As far as lease terms, the lease they send you will not be in your favor, so don't sign it and give up. It can be negotiated. If you want to send it to me, I will look it over and tell you the "gotcha's". The clauses you mentioned are important, but there are a few more that you need. Lots of us can help.

Thanks for the info. We have additional family mineral rights in Texas so I think the LLC is a great idea and will look into it. Mr Barnes - I am the original poster (Kathleen) - are you willing to look my contract? If so what's the best way to send it to you (I can scan it in). Also, how do you know what the pooling prices are for that area? Is that available online somewhere? thanks!

If you friend me -touch the blue icon next to this and request Friend-then once I accept, we can chat there and you can send me the contract. It will be super important in here to get no post production charges.

Yes, the pooling prices are public knowledge on the OCC website. I have a paid service that I use that is much less hassle, which is how I found the amounts listed above.

Rudy could you send me the law firm and accountant information that you use? Thanks!

I will research the activity in this area and will repost on this site the information.

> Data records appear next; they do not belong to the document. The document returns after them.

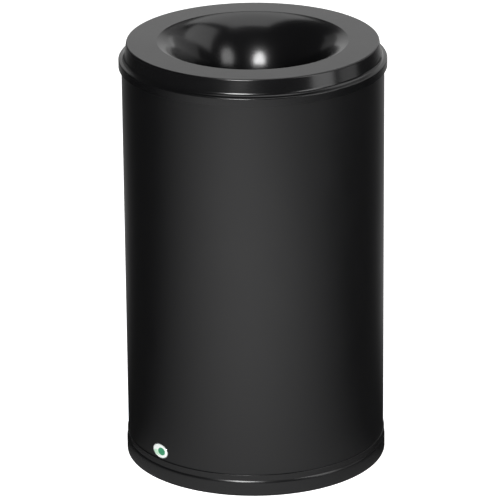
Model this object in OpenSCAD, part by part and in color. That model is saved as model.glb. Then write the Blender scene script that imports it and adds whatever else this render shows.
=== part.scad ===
// Round waste bin with a lift-off, flame-smothering funnel head and a galvanised liner.
// Millimetres, +Z up. The origin is on the floor, in the middle of the base ring.
// Sheet-metal pieces are one section turned about Z. A section is a run of corners
// [radius, height, bend], and the sheet lies on the left of the run, as it is walked.

/* [Overall] */
// Height from the floor to the flat top of the head
total_h = 750; // [740:1:800]
// Outer radius of the body shell
body_r = 225; // [222:1:235]
// Thickness of the body's sheet
body_t = 1; // [0.8:0.1:1.2]

/* [Head] */
// Thickness of the head's sheet
head_t = 1.2; // [1:0.1:1.3]
// Outer radius of the overhanging lip
lip_r = 230; // [230:0.5:232]
// Height of the lip's vertical band
lip_band = 14; // [10:0.5:15]
// Drop from the flat top to the lip's upper edge
lip_drop = 29.5; // [27:0.5:31]
// Radius of the collar at its foot
collar_foot_r = 220.6; // [218:0.2:221]
// Radius of the collar at the flat top
collar_top_r = 216.2; // [215:0.2:218]
// Radius of the funnel's upper edge
mouth_r = 164; // [162:1:166]
// Depth of the funnel, down to the curl of its lower edge
funnel_depth = 108; // [102:1:114]
// Radius of the funnel's throat at that depth
throat_r = 95; // [92:1:97]

/* [Body] */
// Radius of the wire in the body's curled edge
rim_wire_r = 1.1; // [1:0.1:1.2]
// Height of the pressed floor's top face
floor_z = 24; // [22:1:28]
// Angle about Z of the lap seam, from +X
seam_angle = 43; // [0:1:359]

/* [Base ring] */
// Outer radius of the ring's wide lower band
ring_r = 227.6; // [227.4:0.1:228.4]
// Height of the wide lower band, with its rounded shoulder
ring_band = 27.4; // [24:0.2:28]
// Height of the thin collar's upper edge
ring_h = 38.5; // [35:0.5:39]

/* [Liner] */
// Outer radius of the liner's wall
liner_r = 215; // [212:1:216]
// Thickness of the liner's galvanised sheet
liner_t = 0.8; // [0.7:0.1:1]
// Height of the liner's rim above the floor
liner_h = 670; // [660:1:674]
// Radius of the wire in the liner's rim
liner_wire_r = 1.5; // [1.2:0.1:1.6]

/* [Liner grips] */
// Radius of the grip's wire
grip_r = 3; // [2.5:0.1:3.2]
// Half the width of the grip, to the middle of its side arms
grip_half_w = 50; // [46:1:52]
// Drop of the grip from its pivot to the middle of its bar
grip_drop = 46; // [40:1:48]
// Distance of the pivot from the bin's axis
pivot_x = 196; // [195:0.5:197]
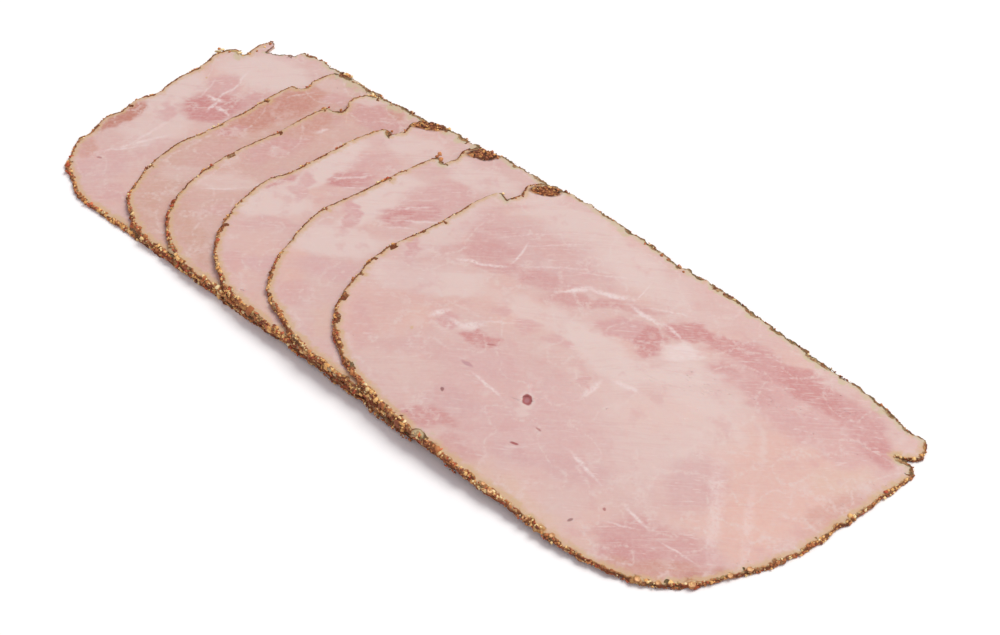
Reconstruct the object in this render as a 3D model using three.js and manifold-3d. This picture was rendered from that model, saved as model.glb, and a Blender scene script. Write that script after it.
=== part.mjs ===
// Spiced ham: a shingled row of six thin slices with a crust of cracked spices round every rim.
// Millimetres, +Z up. +X runs along the row, from the lowest slice to the top one.
import * as THREE from "three";
import { mergeVertices } from "three/addons/utils/BufferGeometryUtils.js";
import Module from "manifold-3d";

// Driving dimensions
const SLICE_THICKNESS = 1.15;
const LAYER_PITCH = 1.42;      // one slice and the film of air over it
const DRAPE_LENGTH = 30;       // over which a slice sinks past the end of the one below
const RIM_STEP = 3.5;          // longest side of the rim's facets
const RIM_INSET = 0.35;        // from the crust's outer reach to the cut meat
const CRAG_TOP = 0.35;         // how unevenly the crust breaks at the two faces
const CRAG_WAIST = 0.8;        // how far it stands out between them
const LIFT_HEIGHT = 0.45;      // how far a left rim springs off the slice below
const LIFT_REACH = 7;          // how far in from the rim the spring dies away
const RING_SCALES = [0.9, 0.77, 0.62, 0.47, 0.32, 0.16];
const RING_COUNTS = [64, 36, 32, 28, 18, 9];
const MEAT_COLOR = 0xdfb9b2;
const MEAT_ROUGHNESS = 0.55;

// Crumbs: the largest pieces of spice, fused to the rim inside their own slice's layer
const CRUMB_HALF_HEIGHT = 0.52;
const CRUMB_DETAIL = 1;
const CRUMB_CLEAR_OF_MEAT = 0.15;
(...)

I believe M. Barnes has everything covered. Great advice!!!!

I never assume a negative as in “I don’t have any leverage”. I approach things with winning in mind!!! Can’t think of a reason to do otherwise. Some of the heirs might be interested in selling their interest to another family member. Generally speaking, the more acreage, the more leverage however there are always exceptions to the case.

PS. Kathleen, you’ve obviously been doing your homework I would put your clauses in the form of a rider and attach to any lease you may execute.